The exercise:
Extract each line bearing the word "rigid".

(Data items)
━━━━━━━━━━━━━━━━━━━━━━━━━━━━━━
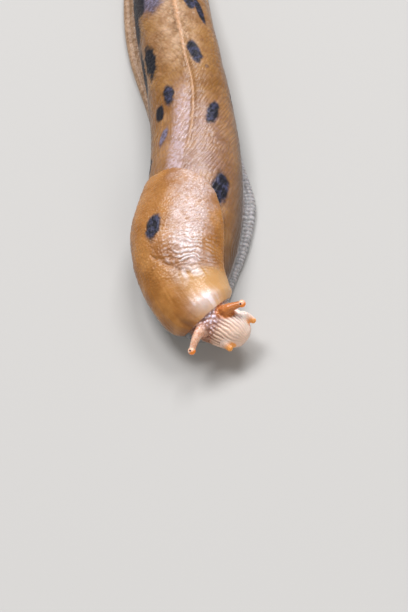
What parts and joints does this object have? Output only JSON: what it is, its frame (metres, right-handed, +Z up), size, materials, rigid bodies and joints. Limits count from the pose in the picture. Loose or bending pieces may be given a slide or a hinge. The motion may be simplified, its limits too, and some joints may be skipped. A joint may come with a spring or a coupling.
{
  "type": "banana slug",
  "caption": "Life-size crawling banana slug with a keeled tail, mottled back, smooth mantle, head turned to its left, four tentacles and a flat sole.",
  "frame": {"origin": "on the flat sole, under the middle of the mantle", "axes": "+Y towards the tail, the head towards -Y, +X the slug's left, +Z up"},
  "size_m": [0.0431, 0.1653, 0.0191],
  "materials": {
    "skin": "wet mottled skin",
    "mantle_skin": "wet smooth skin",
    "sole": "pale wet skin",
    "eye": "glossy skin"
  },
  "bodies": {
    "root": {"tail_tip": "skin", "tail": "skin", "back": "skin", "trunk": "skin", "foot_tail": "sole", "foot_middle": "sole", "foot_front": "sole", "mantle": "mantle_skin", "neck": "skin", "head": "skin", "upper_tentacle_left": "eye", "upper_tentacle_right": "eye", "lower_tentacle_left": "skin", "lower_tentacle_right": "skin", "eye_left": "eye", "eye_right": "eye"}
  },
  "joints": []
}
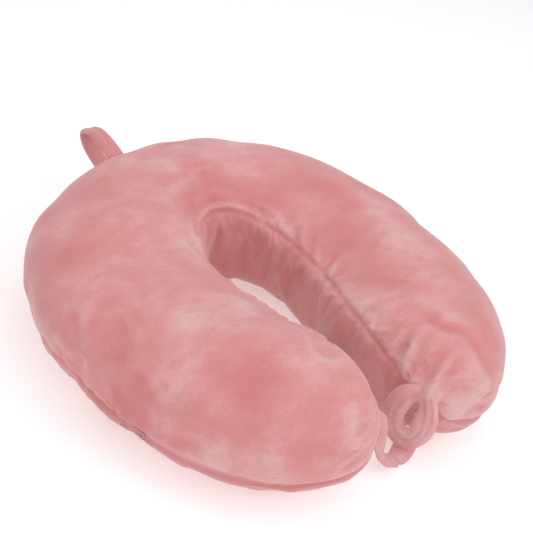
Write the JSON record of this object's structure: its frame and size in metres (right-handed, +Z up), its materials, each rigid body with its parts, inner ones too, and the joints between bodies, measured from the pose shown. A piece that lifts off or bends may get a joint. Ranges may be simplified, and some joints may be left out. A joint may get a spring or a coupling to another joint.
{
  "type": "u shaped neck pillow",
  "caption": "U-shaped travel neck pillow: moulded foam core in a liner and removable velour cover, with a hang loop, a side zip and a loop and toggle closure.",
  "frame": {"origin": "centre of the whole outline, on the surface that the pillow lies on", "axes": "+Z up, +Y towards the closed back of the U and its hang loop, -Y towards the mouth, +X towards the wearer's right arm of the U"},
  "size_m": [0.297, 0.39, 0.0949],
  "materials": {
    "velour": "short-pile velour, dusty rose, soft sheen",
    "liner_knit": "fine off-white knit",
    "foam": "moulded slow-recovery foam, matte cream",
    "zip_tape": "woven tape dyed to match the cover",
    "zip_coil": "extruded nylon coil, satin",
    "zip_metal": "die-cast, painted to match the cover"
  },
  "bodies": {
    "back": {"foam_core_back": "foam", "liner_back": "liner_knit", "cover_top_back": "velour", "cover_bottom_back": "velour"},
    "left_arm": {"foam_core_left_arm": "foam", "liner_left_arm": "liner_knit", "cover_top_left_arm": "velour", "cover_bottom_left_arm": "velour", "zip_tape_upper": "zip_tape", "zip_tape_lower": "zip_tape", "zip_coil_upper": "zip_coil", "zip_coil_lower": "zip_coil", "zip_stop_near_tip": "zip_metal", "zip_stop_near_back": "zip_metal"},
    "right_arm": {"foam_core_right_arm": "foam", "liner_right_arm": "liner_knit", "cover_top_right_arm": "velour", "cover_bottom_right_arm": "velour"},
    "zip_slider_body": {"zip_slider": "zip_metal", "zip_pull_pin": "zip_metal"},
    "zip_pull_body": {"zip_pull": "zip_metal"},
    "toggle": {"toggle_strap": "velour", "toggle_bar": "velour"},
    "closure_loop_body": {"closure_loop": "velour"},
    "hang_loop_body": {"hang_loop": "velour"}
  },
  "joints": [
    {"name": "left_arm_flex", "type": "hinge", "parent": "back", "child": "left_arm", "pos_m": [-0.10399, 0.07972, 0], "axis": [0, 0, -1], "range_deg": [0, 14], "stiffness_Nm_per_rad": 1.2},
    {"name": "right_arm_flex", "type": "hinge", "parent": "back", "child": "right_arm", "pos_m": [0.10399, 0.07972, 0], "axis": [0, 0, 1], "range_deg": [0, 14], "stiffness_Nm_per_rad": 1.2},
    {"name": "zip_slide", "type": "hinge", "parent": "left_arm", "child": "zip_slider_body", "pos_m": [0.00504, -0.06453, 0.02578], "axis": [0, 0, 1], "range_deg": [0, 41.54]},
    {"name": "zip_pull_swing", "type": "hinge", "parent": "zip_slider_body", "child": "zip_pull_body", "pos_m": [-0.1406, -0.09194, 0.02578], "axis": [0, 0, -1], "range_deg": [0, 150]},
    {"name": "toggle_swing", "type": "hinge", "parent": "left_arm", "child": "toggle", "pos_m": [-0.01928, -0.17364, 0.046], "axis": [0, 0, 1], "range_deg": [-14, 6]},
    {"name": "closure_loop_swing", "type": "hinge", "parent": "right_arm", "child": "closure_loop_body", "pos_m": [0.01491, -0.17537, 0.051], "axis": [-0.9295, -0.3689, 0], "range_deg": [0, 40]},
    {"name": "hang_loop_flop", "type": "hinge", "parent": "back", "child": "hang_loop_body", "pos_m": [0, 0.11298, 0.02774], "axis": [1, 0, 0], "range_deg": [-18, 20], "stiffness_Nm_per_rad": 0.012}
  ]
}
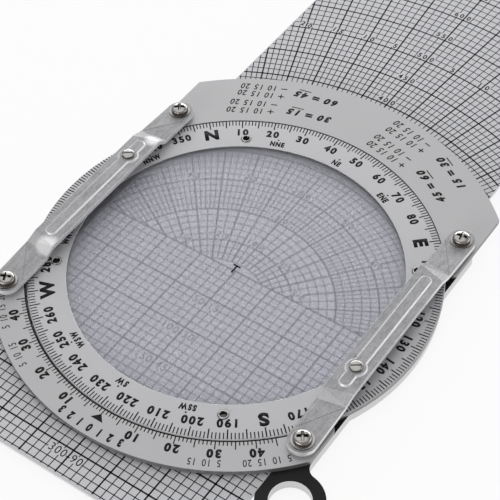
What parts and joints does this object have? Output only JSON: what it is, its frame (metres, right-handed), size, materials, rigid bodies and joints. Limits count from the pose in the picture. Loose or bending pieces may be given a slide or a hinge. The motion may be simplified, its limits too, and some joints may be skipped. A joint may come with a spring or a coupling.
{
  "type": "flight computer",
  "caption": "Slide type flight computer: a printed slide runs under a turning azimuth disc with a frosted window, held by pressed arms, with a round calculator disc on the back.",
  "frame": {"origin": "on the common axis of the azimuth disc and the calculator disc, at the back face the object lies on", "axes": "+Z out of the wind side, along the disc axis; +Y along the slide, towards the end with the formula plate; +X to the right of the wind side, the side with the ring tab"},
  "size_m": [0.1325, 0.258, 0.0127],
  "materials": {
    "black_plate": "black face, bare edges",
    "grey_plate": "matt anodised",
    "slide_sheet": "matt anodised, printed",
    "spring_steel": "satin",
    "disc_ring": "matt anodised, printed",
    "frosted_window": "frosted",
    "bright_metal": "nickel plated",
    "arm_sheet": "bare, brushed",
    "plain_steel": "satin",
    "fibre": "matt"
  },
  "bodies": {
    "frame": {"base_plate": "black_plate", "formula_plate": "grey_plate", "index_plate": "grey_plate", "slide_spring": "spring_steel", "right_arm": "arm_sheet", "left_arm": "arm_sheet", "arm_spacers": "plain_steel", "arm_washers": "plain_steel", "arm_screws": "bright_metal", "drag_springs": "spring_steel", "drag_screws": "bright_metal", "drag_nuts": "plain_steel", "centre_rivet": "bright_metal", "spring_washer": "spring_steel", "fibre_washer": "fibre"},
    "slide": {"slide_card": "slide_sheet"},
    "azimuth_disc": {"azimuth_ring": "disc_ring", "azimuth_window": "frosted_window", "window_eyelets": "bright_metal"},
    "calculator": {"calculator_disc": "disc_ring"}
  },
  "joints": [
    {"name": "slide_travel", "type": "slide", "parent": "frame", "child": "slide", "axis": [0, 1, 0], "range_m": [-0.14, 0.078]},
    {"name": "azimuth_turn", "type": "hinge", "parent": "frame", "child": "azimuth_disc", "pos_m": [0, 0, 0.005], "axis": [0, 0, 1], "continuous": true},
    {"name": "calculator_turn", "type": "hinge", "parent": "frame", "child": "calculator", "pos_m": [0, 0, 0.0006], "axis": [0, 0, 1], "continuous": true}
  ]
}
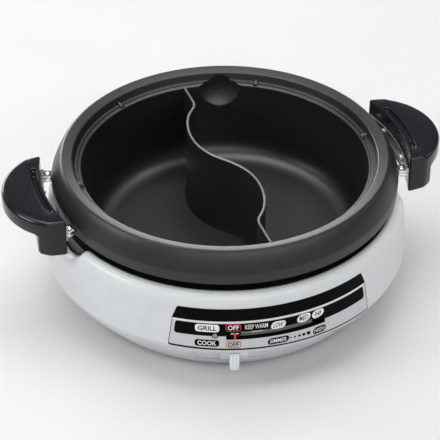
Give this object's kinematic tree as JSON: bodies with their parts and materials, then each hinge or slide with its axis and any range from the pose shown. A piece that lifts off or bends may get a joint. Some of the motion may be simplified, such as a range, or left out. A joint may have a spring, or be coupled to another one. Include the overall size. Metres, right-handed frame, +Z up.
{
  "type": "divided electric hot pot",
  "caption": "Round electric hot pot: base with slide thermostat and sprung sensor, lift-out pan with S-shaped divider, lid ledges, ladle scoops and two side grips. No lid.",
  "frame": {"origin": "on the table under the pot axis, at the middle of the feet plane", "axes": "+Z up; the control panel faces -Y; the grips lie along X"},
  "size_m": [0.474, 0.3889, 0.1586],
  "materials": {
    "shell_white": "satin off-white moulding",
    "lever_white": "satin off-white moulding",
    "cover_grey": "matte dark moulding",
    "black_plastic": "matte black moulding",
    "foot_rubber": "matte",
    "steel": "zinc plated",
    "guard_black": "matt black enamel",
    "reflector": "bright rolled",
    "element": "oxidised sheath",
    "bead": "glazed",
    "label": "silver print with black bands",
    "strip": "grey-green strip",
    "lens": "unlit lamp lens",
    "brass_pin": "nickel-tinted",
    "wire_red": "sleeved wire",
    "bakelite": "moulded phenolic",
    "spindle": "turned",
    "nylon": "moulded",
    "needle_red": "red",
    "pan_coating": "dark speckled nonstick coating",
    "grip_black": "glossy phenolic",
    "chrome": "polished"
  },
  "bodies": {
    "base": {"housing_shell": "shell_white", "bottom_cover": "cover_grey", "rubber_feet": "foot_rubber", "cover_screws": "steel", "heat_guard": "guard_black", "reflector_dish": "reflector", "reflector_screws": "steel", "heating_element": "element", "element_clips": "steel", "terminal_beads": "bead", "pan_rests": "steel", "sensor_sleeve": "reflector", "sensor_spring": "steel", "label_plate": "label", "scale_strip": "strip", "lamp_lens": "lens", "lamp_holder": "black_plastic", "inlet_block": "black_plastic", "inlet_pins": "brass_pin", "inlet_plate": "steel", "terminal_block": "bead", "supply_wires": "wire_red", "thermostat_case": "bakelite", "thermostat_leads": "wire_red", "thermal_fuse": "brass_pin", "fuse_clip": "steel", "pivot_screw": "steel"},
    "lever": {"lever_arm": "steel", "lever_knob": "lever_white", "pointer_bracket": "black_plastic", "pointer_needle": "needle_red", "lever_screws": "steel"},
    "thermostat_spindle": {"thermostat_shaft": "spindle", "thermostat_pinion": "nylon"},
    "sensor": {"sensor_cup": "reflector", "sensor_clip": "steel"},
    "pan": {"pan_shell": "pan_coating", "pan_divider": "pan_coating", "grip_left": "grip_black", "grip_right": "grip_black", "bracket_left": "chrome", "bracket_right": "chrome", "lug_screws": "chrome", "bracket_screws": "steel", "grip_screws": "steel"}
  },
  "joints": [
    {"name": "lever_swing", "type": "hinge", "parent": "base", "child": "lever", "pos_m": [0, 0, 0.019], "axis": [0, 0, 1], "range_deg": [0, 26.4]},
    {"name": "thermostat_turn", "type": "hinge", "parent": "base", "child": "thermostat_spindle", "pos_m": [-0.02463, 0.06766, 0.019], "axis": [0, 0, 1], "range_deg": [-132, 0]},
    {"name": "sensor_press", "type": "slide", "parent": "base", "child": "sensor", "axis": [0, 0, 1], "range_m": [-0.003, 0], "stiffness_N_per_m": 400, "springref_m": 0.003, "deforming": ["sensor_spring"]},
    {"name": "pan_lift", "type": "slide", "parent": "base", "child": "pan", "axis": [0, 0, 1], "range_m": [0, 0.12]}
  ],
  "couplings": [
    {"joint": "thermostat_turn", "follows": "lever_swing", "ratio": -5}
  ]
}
━━━━━━━━━━━━━━━━━━━━━━━━━━━━━━
Exercise output:
What parts and joints does this object have? Output only JSON: what it is, its frame (metres, right-handed, +Z up), size, materials, rigid bodies and joints. Limits count from the pose in the picture. Loose or bending pieces may be given a slide or a hinge. The motion may be simplified, its limits too, and some joints may be skipped. A joint may come with a spring or a coupling.
Write the JSON record of this object's structure: its frame and size in metres (right-handed, +Z up), its materials, each rigid body with its parts, inner ones too, and the joints between bodies, measured from the pose shown. A piece that lifts off or bends may get a joint. Ranges may be simplified, and some joints may be left out. A joint may get a spring or a coupling to another joint.
What parts and joints does this object have? Output only JSON: what it is, its frame (metres, right-handed), size, materials, rigid bodies and joints. Limits count from the pose in the picture. Loose or bending pieces may be given a slide or a hinge. The motion may be simplified, its limits too, and some joints may be skipped. A joint may come with a spring or a coupling.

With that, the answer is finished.